For your dynamically linked application to function properly, it is essential to correctly set up the related compiler options, so please read this section carefully.

First of all, the USEDLL compiler option has to be set ON during compilation of each module, regardless of whether it will be linked into an EXE or a DLL, indicating that a dynamically-linked version of the run-time library is to be used.

The GENDLL compiler option must be set ON during compilation of modules which are to be built into a DLL, and OFF for modules which will constitute the EXE file.

The compiler stores the name of the DLL into which a module will be linked in that module’s symbol file. This information may be used then for linking without import libraries.

In the COMPILE and MAKE modes, specify the target DLL name in the DLLNAME equation. In the PROJECT mode, if DLLNAME is not set, the name of the project file is assumed.

Warning: Under Windows NT/95, the compiler uses information about DLL names when producing code for dynamically linked variables access. If your program crashes or incorrectly behaves trying to access such a variable, make sure that you comply with the above requirement. You may need to remove all symbol files or use the ALL submode.

Depending on whether you want to use import libraries, you may also wish to specify the IMPLIB compiler option. Use the DLLEXPORT option to control which objects are exported from the DLL (see Controlling export from a DLL).

To summarize, if you invoke the compiler in the COMPILE mode, you have to specify at least the following options on the command line:

When compiling a DLL module:

    -USEDLL+ -GENDLL+ -DLLNAME=name of the DLL

When compiling an EXE module:


To allow the MAKE mode to be used, you have to orgranize your source files and redirections as if you were using the PROJECT mode (see below).
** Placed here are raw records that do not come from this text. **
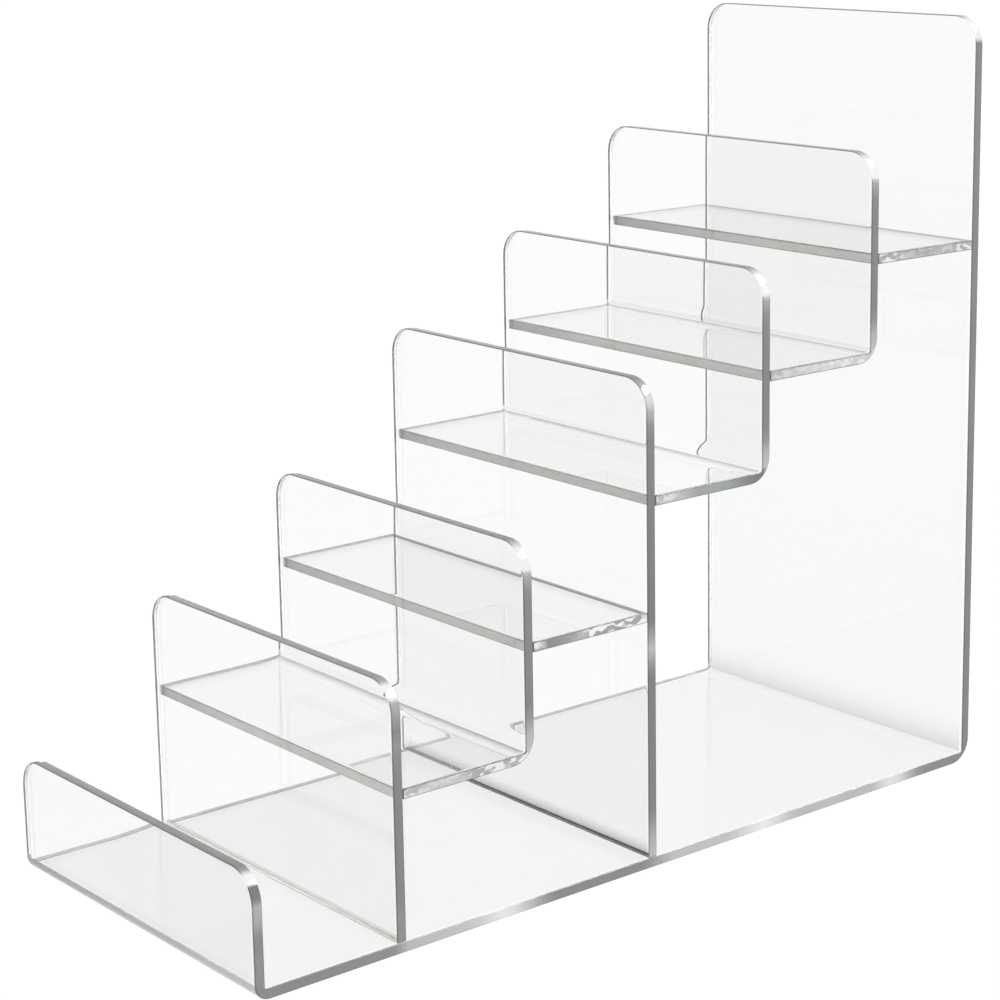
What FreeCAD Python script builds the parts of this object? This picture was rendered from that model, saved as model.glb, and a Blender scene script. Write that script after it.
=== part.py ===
import FreeCAD, Part
import os

import Sketcher

# Six-tier nail polish rack of clear acrylic sheet.
#
# Frame: +Z up, the lip at the front faces -Y, the tall back stands at +Y, the width runs along X.
# The origin is on the table under the middle of the floor. All sizes are millimetres.
#
# Eight sheets of one thickness make the rack. Four of them are bent on a hot wire: the base, which is
# the front lip, the floor and the back in one, and the three shelves that carry their own riser. Their
# bends are crisp inside and drawn round outside, so the sheet is thinner there. The other four are
# flat. Every butt joint between them holds a thin film of cured cement.

DIMENSIONS = {
    "rack_width": 120.0,
    "sheet_thickness": 3.0,
    "tier_pitch": 45.0,
    "cement_film": 0.1,
    "corner_radius": 9.0,
    "bend_inner_radius": 0.5,
    "lip_bend_outer_radius": 4.5,
    "rear_bend_outer_radius": 7.5,
    "lip_1_top": 35.0,
    "lip_2_top": 75.5,
    "lip_3_top": 105.0,
    "lip_4_top": 144.0,
    "lip_5_top": 170.0,
    "lip_6_top": 200.0,
    "back_top": 238.0,
    "shelf_2_top": 46.0,
    "shelf_3_top": 77.0,
    "shelf_4_top": 110.5,
    "shelf_5_top": 140.0,
    "shelf_6_top": 169.5,
}

SHEET_NAME = "Dimensions"
TIERS = 6
PARTS_FOLDER = "parts"
EDGE_TOLERANCE = 1e-4
REARWARD = +1
FORWARD = -1


def dim(alias):
    """Expression for one cell of the sheet of dimensions."""
    return SHEET_NAME + "." + alias


THICKNESS = dim("sheet_thickness")
FILM = dim("cement_film")
PITCH = dim("tier_pitch")
WIDTH = dim("rack_width")
DEPTH = f"({TIERS} * {PITCH} + {THICKNESS})"


def add_dimensions(doc):
    """Put the driving dimensions in a spreadsheet, one aliased cell each."""
    sheet = doc.addObject("Spreadsheet::Sheet", SHEET_NAME)
    for row, (alias, value) in enumerate(DIMENSIONS.items(), start=1):
        sheet.set(f"A{row}", alias)
        sheet.set(f"B{row}", str(value))
        sheet.setAlias(f"B{row}", alias)
    doc.recompute()


def place(item, depth_from_front, up, across="0"):
    """Bind an item's place: depth is measured back from the front face of the lip."""
    item.setExpression("Placement.Base.x", across)
    item.setExpression("Placement.Base.y", f"{depth_from_front} - {DEPTH} / 2")
    item.setExpression("Placement.Base.z", up)


def origin_plane(body, role):
    """The body's own origin plane with the given role."""
    return next(feature for feature in body.Origin.OriginFeatures if feature.Role == role)


def add_outline(body, corners):
    """Sketch a closed outline of level and plumb lines on the plane across the rack's width.

    Each corner is a pair of expressions, how far back and how far up it is from the body's own origin.
    """
    sketch = body.newObject("Sketcher::SketchObject", body.Label + "_outline")
    sketch.AttachmentSupport = [(origin_plane(body, "YZ_Plane"), "")]
    sketch.MapMode = "FlatFace"
    points = [
        FreeCAD.Vector(float(sketch.evalExpression(back)), float(sketch.evalExpression(up)), 0)
        for back, up in corners
    ]
    count = len(corners)
    for line in range(count):
        sketch.addGeometry(Part.LineSegment(points[line], points[(line + 1) % count]))
    for line in range(count):
        following = (line + 1) % count
        back, up = corners[line]
        level = up == corners[following][1]
        sketch.addConstraint(Sketcher.Constraint("Coincident", line, 2, following, 1))
        sketch.addConstraint(Sketcher.Constraint("Horizontal" if level else "Vertical", line))
        distance = up if level else back
        axis = -1 if level else -2
        if distance == "0":
            sketch.addConstraint(Sketcher.Constraint("PointOnObject", line, 1, axis))
        else:
            value = points[line].y if level else points[line].x
            kind = "DistanceY" if level else "DistanceX"
            index = sketch.addConstraint(Sketcher.Constraint(kind, -1, 1, line, 1, value))
            sketch.setExpression(f"Constraints[{index}]", distance)
    return sketch


def edges_where(shape, direction, test):
    """Names of the straight edges along a direction whose middle passes the test."""
    names = []
    for number, edge in enumerate(shape.Edges, start=1):
        if not isinstance(edge.Curve, Part.Line):
            continue
        if abs(edge.Curve.Direction.dot(direction)) < 1 - EDGE_TOLERANCE:
            continue
        if test(edge.CenterOfMass):
            names.append(f"Edge{number}")
    return names


def round_edges(body, name, direction, test, radius):
    """Fillet the chosen edges of the body's last feature."""
    base = body.Tip
    fillet = body.newObject("PartDesign::Fillet", f"{body.Label}_{name}")
    fillet.Base = (base, edges_where(base.Shape, direction, test))
    fillet.setExpression("Radius", radius)
    base.Document.recompute()


def add_sheet(doc, name, corners):
    """Pad an outline to the rack's full width, evenly about the middle."""
    body = doc.addObject("PartDesign::Body", name)
    sketch = add_outline(body, corners)
    pad = body.newObject("PartDesign::Pad", name + "_pad")
    pad.Profile = sketch
    pad.SideType = "Symmetric"
    pad.setExpression("Length", WIDTH)
    doc.recompute()
    return body


def round_bend(body, back, up, outward):
    """Round one bend: the edge inside it, then the edge one thickness away outside it, more widely.

    Args:
        body: The sheet's body.
        back: Expression for how far back the inside edge is from the body's origin.
        up: Expression for how far up that edge is.
        outward: REARWARD or FORWARD, the side of the inside edge that the outside edge is on.
    """
    inner_back = float(body.evalExpression(back))
    inner_up = float(body.evalExpression(up))
    thickness = float(body.evalExpression(THICKNESS))
    outer_back = inner_back + outward * thickness
    outer_up = inner_up - thickness
    across = FreeCAD.Vector(1, 0, 0)

    def at_inner_edge(middle):
        return abs(middle.y - inner_back) < EDGE_TOLERANCE and abs(middle.z - inner_up) < EDGE_TOLERANCE

    def at_outer_edge(middle):
        return abs(middle.y - outer_back) < EDGE_TOLERANCE and abs(middle.z - outer_up) < EDGE_TOLERANCE

    side = "rear" if outward == REARWARD else "lip"
    round_edges(body, side + "_bend_inside", across, at_inner_edge, dim("bend_inner_radius"))
    round_edges(body, side + "_bend_outside", across, at_outer_edge, dim(side + "_bend_outer_radius"))


def round_top_corners(body, name, up):
    """Round the two free top corners of an upright at the given height above the body's origin."""
    top = float(body.evalExpression(up))
    half_width = float(body.evalExpression(f"{WIDTH} / 2"))

    def at_corner(middle):
        return abs(middle.z - top) < EDGE_TOLERANCE and abs(abs(middle.x) - half_width) < EDGE_TOLERANCE

    round_edges(body, name, FreeCAD.Vector(0, 1, 0), at_corner, dim("corner_radius"))


def add_base(doc):
    """The base: front lip, floor and tall back, one sheet with two bends."""
    front_lip_top = dim("lip_1_top")
    back_top = dim("back_top")
    back_front_face = f"{DEPTH} - {THICKNESS}"
    corners = [
        ("0", "0"),
        (DEPTH, "0"),
        (DEPTH, back_top),
        (back_front_face, back_top),
        (back_front_face, THICKNESS),
        (THICKNESS, THICKNESS),
        (THICKNESS, front_lip_top),
        ("0", front_lip_top),
    ]
    body = add_sheet(doc, "base_sheet", corners)
    round_top_corners(body, "lip_corners", front_lip_top)
    round_top_corners(body, "back_corners", back_top)
    round_bend(body, THICKNESS, THICKNESS, FORWARD)
    round_bend(body, back_front_face, THICKNESS, REARWARD)
    place(body, "0", "0")
    return body


def riser_front(tier):
    """Expression for how far back a tier's upright stands from the front of the rack."""
    return f"{tier - 1} * {PITCH}"


def shelf_top(tier):
    """Expression for the height of a raised shelf's upper face."""
    return dim(f"shelf_{tier}_top")


def lip_top(tier):
    """Expression for the height of the top edge of a tier's upright."""
    return dim(f"lip_{tier}_top")


def add_flat_riser(doc, tier):
    """A flat upright that stands on the floor and is the front lip of its tier."""
    height = f"{lip_top(tier)} - {THICKNESS} - {FILM}"
    corners = [("0", "0"), (THICKNESS, "0"), (THICKNESS, height), ("0", height)]
    body = add_sheet(doc, f"tier_{tier}_riser", corners)
    round_top_corners(body, "corners", height)
    place(body, riser_front(tier), f"{THICKNESS} + {FILM}")
    return body


def add_bent_shelf(doc, tier):
    """A shelf whose rear bends up into the riser of the tier behind it."""
    reach = f"{PITCH} - {FILM}"
    riser_front_face = f"{reach} - {THICKNESS}"
    underside = f"({shelf_top(tier)} - {THICKNESS})"
    height = f"{lip_top(tier + 1)} - {underside}"
    corners = [
        ("0", "0"),
        (reach, "0"),
        (reach, height),
        (riser_front_face, height),
        (riser_front_face, THICKNESS),
        ("0", THICKNESS),
    ]
    body = add_sheet(doc, f"tier_{tier}_shelf", corners)
    round_top_corners(body, "corners", height)
    round_bend(body, riser_front_face, THICKNESS, REARWARD)
    place(body, f"{riser_front(tier)} + {THICKNESS} + {FILM}", underside)
    return body


def add_flat_shelf(doc, tier):
    """A flat strip cemented between two uprights."""
    reach = f"{PITCH} - {THICKNESS} - 2 * {FILM}"
    corners = [("0", "0"), (reach, "0"), (reach, THICKNESS), ("0", THICKNESS)]
    body = add_sheet(doc, f"tier_{tier}_shelf", corners)
    place(body, f"{riser_front(tier)} + {THICKNESS} + {FILM}", f"{shelf_top(tier)} - {THICKNESS}")
    return body


def add_seam(doc, name, depth_from_front, up, run_back, rise):
    """A film of cured cement that fills one butt joint over the rack's full width."""
    film = doc.addObject("Part::Box", name)
    film.setExpression("Length", WIDTH)
    film.setExpression("Width", run_back)
    film.setExpression("Height", rise)
    place(film, depth_from_front, up, across=f"-{WIDTH} / 2")
    return film


def add_floor_seam(doc, tier):
    """The film under a riser that stands on the floor."""
    return add_seam(doc, f"tier_{tier}_floor_seam", riser_front(tier), THICKNESS, THICKNESS, FILM)


def add_front_seam(doc, tier):
    """The film between a shelf's front edge and the back face of its own riser."""
    depth = f"{riser_front(tier)} + {THICKNESS}"
    underside = f"{shelf_top(tier)} - {THICKNESS}"
    return add_seam(doc, f"tier_{tier}_front_seam", depth, underside, FILM, THICKNESS)


def add_rear_seam(doc, tier):
    """The film between a flat shelf's rear edge and the upright behind it."""
    depth = f"{riser_front(tier + 1)} - {FILM}"
    underside = f"{shelf_top(tier)} - {THICKNESS}"
    return add_seam(doc, f"tier_{tier}_rear_seam", depth, underside, FILM, THICKNESS)


def check_document(doc, pieces):
    """Stop before anything is written if a feature failed or a piece has no sound solid."""
    for item in doc.Objects:
        if "Invalid" in item.State or "Error" in item.State:
            raise RuntimeError(f"{item.Label} failed: {item.State}")
    for piece in pieces:
        shape = piece.Shape
        if shape.isNull() or not shape.isValid() or len(shape.Solids) != 1:
            raise RuntimeError(f"{piece.Label} is not one valid solid")


def main():
    """Build every sheet and seam, check them and write one STEP file for each."""
    doc = FreeCAD.newDocument("nail_polish_rack")
    add_dimensions(doc)
    floor_standing_tiers = (2, 4)
    bent_tiers = (2, 4, 5)
    flat_tiers = (3, 6)
    raised_tiers = range(2, TIERS + 1)

    pieces = [add_base(doc)]
    pieces += [add_flat_riser(doc, tier) for tier in floor_standing_tiers]
    pieces += [add_bent_shelf(doc, tier) for tier in bent_tiers]
    pieces += [add_flat_shelf(doc, tier) for tier in flat_tiers]
    pieces += [add_floor_seam(doc, tier) for tier in floor_standing_tiers]
    pieces += [add_front_seam(doc, tier) for tier in raised_tiers]
    pieces += [add_rear_seam(doc, tier) for tier in flat_tiers]

    doc.recompute()
    check_document(doc, pieces)
    os.makedirs(PARTS_FOLDER, exist_ok=True)
    for piece in pieces:
        piece.Shape.exportStep(os.path.join(PARTS_FOLDER, piece.Label + ".step"))
        box = piece.Shape.BoundBox
        print(
            f"{piece.Label}: volume {piece.Shape.Volume:.2f} mm3, "
            f"x {box.XMin:.2f}..{box.XMax:.2f}, y {box.YMin:.2f}..{box.YMax:.2f}, "
            f"z {box.ZMin:.2f}..{box.ZMax:.2f}"
        )


main()
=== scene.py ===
"""Clear acrylic nail polish rack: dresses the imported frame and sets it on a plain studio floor."""

import logging
import math
from dataclasses import dataclass
from enum import Enum
from functools import cache
from typing import Callable

import bmesh
import bpy
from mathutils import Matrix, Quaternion, Vector, noise

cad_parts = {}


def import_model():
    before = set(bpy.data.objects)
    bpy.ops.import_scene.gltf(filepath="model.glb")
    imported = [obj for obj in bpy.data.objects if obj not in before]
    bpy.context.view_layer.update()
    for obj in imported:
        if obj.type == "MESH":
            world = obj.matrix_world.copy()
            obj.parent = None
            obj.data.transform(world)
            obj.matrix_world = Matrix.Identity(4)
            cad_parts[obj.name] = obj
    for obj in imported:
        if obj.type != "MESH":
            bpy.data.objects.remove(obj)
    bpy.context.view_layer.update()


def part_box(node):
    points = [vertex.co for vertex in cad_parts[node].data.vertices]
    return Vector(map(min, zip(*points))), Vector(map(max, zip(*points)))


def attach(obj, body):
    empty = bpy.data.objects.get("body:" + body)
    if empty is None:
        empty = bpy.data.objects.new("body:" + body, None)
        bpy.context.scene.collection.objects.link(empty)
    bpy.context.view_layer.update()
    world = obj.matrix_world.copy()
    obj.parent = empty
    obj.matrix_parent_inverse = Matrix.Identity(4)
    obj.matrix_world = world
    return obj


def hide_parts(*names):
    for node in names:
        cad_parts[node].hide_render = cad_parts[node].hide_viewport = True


LOG = logging.getLogger("nail_polish_rack")
MILLIMETRE = 0.001
# Per corner: the sheets' tint, with painted highlights and painted shade on edges, bends, joints and ends.
TONE_LAYER = "tone"
# Per corner: scuffs that dull the clear faces, and painted glints on the cut edges.
WEAR_AND_GLINT_LAYER = "wear_and_glint"
WHITE = "#FFFFFF"
FULL = 1.0
BYTE_TOP = 255
# The sRGB curve: where its straight toe ends, the toe's slope, and the offset and power of the rest.
TOE_END, TOE_SLOPE, CURVE_OFFSET, CURVE_POWER = 0.04045, 12.92, 0.055, 2.4
# Socket numbers, where names repeat: a Mix node's in colour mode and a multiply-and-add Math node's.
MIX_SHARE, MIX_FIRST, MIX_SECOND, MIX_RESULT = 0, 6, 7, 2
MATH_VALUE, MATH_TIMES, MATH_PLUS = 0, 1, 2
# How much of a face's normal points one way: nearly all of it, at least half, or next to none.
MOSTLY, PARTLY, HARDLY = 0.7, 0.5, 0.3
AXIS_Y, AXIS_Z = 1, 2


def linear(hex_colour: str) -> tuple[float, float, float, float]:
    """Turn an sRGB hex colour into linear light.

    Args:
        hex_colour: Six hex digits, with or without a leading hash.

    Returns:
        Red, green, blue and an alpha of one, in linear light.
    """
    channels = [byte / BYTE_TOP for byte in bytes.fromhex(hex_colour.lstrip("#"))]
    red, green, blue = [part / TOE_SLOPE if part <= TOE_END
                        else ((part + CURVE_OFFSET) / (1 + CURVE_OFFSET)) ** CURVE_POWER for part in channels]
    return (red, green, blue, 1.0)


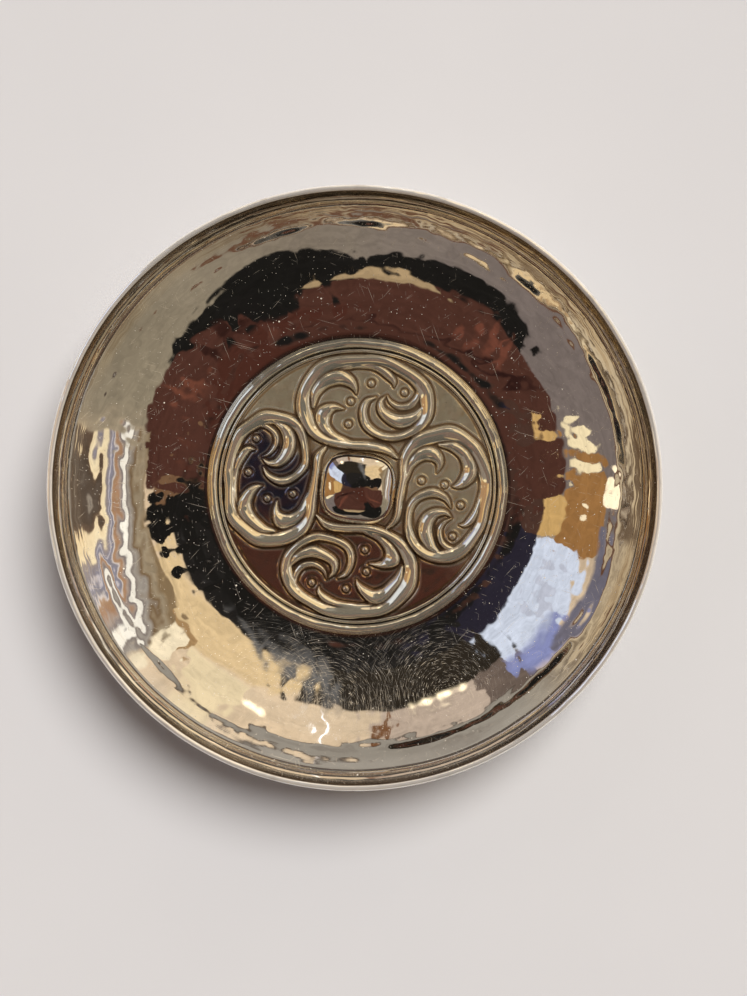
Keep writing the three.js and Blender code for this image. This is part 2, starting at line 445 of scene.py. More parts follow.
@dataclass(frozen=True)
class HammeredFinish(SilverFinish):
    """Bright planished silver: ripples, hairlines with painted glints, dust, and a thin warm film
    by the rim with a painted golden reflection.

    Attributes:
        lint: colour of dust.
        scratch_glint: colour of a hairline scratch, a painted glint of the light that it catches.
        gold: colour of the thin film near the rim, which also paints a golden reflection there.
        brown: colour of the thicker film there, in lines that are partly painted reflection.
        rubbed: centres of the arcs of painted glints on the lower floor, at the lamps'
            reflections.
        fading: distances from its centre at which an arc starts to show and is full.
        worn_glint_patch: middle and half sizes of the rubbed patch that the painted glints lie in.
        worn_glint_patch_edge: shares of its half sizes at which the patch ends and is full.
        upper: y where the film and its painted golden reflection near the rim start to show, and
            where they are full.
    """

    lint: Colour = (0.92, 0.86, 0.74, 1.0)
    scratch_glint: Colour = (0.95, 0.80, 0.55, 1.0)
    gold: Colour = (0.88, 0.76, 0.56, 1.0)
    brown: Colour = (0.42, 0.28, 0.14, 1.0)
    rubbed: tuple[Pair, ...] = ((-13.7, -43.5), (-1.4, -43.2), (21.7, -36.9))
    fading: Pair = (22.0, 8.0)
    worn_glint_patch: tuple[float, float, float, float] = (3.0, -34.0, 27.0, 12.0)
    worn_glint_patch_edge: Pair = (1.25, 0.6)
    upper: Pair = (-42.0, -15.0)

    def look(self, graph: Graph, place: Socket) -> Look:
        """Lays out the planished wall.

        Args:
            graph: graph of the material.
            place: place in millimetres.

        Returns:
            What feeds the shader.
        """
        film = graph.noise(place, size=16.0, detail=4.0, rough=0.6)
        smudge = graph.noise(place, size=5.0, detail=4.0, rough=0.65)
        ripple = graph.noise(place, size=2.6, detail=1.0, rough=0.4)
        lines = graph.arcs(place, AXIS, length=4.0, width=0.5)
        patina_and_shade, rim = graph.attribute("patina_and_shade"), graph.attribute("rim")
        worn_glint_patch, dust = self.patch(graph, place), self.dust(graph, place)
        marks = self.marks(graph, place, worn_glint_patch)
        # Warm film near the rim, partly a painted golden reflection, full in the upper part of the
        # picture and fading towards its bottom.
        rim_film_and_reflection = rim * graph.parts(place)[1].rise(*self.upper)
        # Tarnish, and from the patina_and_shade attribute the film beside the border ring and the
        # painted shadow under the rim wire.
        stain_and_shade = film.rise(0.45, 0.75) * 0.10 + patina_and_shade * (0.6 + film * 0.5)
        colour = graph.mix(stain_and_shade.smallest(1.0), self.bright, self.tarnish)
        colour = graph.mix(rim_film_and_reflection * film.rise(0.2, 0.55) * 0.5, colour, self.gold)
        colour = graph.mix(rim_film_and_reflection * lines.rise(0.52, 0.62) * 0.35, colour, self.brown)
        # Painted glints: the scratches and the arcs round the lamps' reflections get a pale colour
        # that stands in for the light they catch.
        colour = graph.mix(marks * 0.7, colour, self.scratch_glint)
        colour = graph.mix(dust, colour, self.lint)
        roughness = self.gloss + smudge.rise(0.4, 0.8) * self.wear * (1 - rim) + marks * 0.25
        roughness = roughness + patina_and_shade * 0.2 + dust * 0.5 + worn_glint_patch * 0.02
        height = ripple * (1 - rim) + dust * 0.2 + lines * rim_film_and_reflection * 0.45
        metal = (1 - marks * 0.45 - rim * 0.06) * (1 - dust)
        return Look(colour, roughness, metal, height, depth=0.03)

    def dust(self, graph: Graph, place: Socket) -> Signal:
        """1 in a speck of dust and 0 outside, with the finest specks faint.

        Args:
            graph: graph of the material.
            place: place in millimetres.

        Returns:
            The dust, 0 to 1.
        """
        common = graph.flecks(place, size=1.0, radius=0.10, share=0.5)
        large = graph.flecks(place, size=3.4, radius=0.06, share=0.5)
        fine = graph.flecks(place, size=0.6, radius=0.17, share=0.4)
        return common.largest(large).largest(fine * 0.35)

    def marks(self, graph: Graph, place: Socket, worn_glint_patch: Signal) -> Signal:
        """Hairlines and longer scores, painted as glints, and the arcs of painted glints round the
        lamps' reflections in the worn_glint_patch, from 0 to 1.

        Args:
            graph: graph of the material.
            place: place in millimetres.
            worn_glint_patch: 1 in the rubbed patch that holds the painted glints.

        Returns:
            The marks, 0 to 1.
        """
        hairs = graph.scratches(place, length=1.7, width=0.08, share=0.10, turn=0.3)
        scores = graph.scratches(place, length=5.5, width=0.10, share=0.05, turn=1.1)
        # Painted glints: arcs round the reflections of the lamps, kept to the worn_glint_patch.
        arcs = reduce(Signal.largest, [self.arcs(graph, place, centre) for centre in self.rubbed])
        return (hairs * 0.5).largest(scores * 0.6).largest(arcs * worn_glint_patch)

    def arcs(self, graph: Graph, place: Socket, centre: Pair) -> Signal:
        """Painted glints: fine arcs round one reflection of a lamp, which fade out with the
        distance from it.
        """
        near = graph.polar(place, centre)[1].rise(*self.fading)
        return graph.arcs(place, centre, length=2.8, width=0.085).rise(0.60, 0.72) * near

    def patch(self, graph: Graph, place: Socket) -> Signal:
        """1 in the rubbed patch of the lower floor, where the painted glints lie, fading to 0
        outside its ellipse.

        Args:
            graph: graph of the material.
            place: place in millimetres.

        Returns:
            The patch, 0 to 1.
        """
        right, high, _ = graph.parts(place)
        x = (right - self.worn_glint_patch[0]) / self.worn_glint_patch[2]
        y = (high - self.worn_glint_patch[1]) / self.worn_glint_patch[3]
        return (x * x + y * y).root().rise(*self.worn_glint_patch_edge)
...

If you prefer to use the compiler in the PROJECT mode, create a project file for each executable component (EXE or DLL). You have to place the source files, including Modula-2 definition modules, belonging to different executable components into separate directories. Then, use LOOKUP directives in your project files to ensure that during processing of each project source files belonging to other projects are not visible to the compiler via redirections.

Warning: If you fail to comply with the above requirement, the make subsystem may include some object files into more than one executable module. Also, wrong code may be produced by the compiler for dynamically linked variables access in the Windows NT/95 environment.

In the PROJECT mode, if the DLLNAME equation was not set, the compiler substitutes the name of the project file (without path and extension, of course). So you do not have to care about this setting, as long as your DLLs are named after their project files.

Thus, project files for your DLLs have to contain at least the following lines:

    -LOOKUP=*.def|*.mod|*.ob2=<this DLL sources directory>
    -DLLNAME=<name of the DLL>

The last line is not required if the name of the DLL matches the project file name.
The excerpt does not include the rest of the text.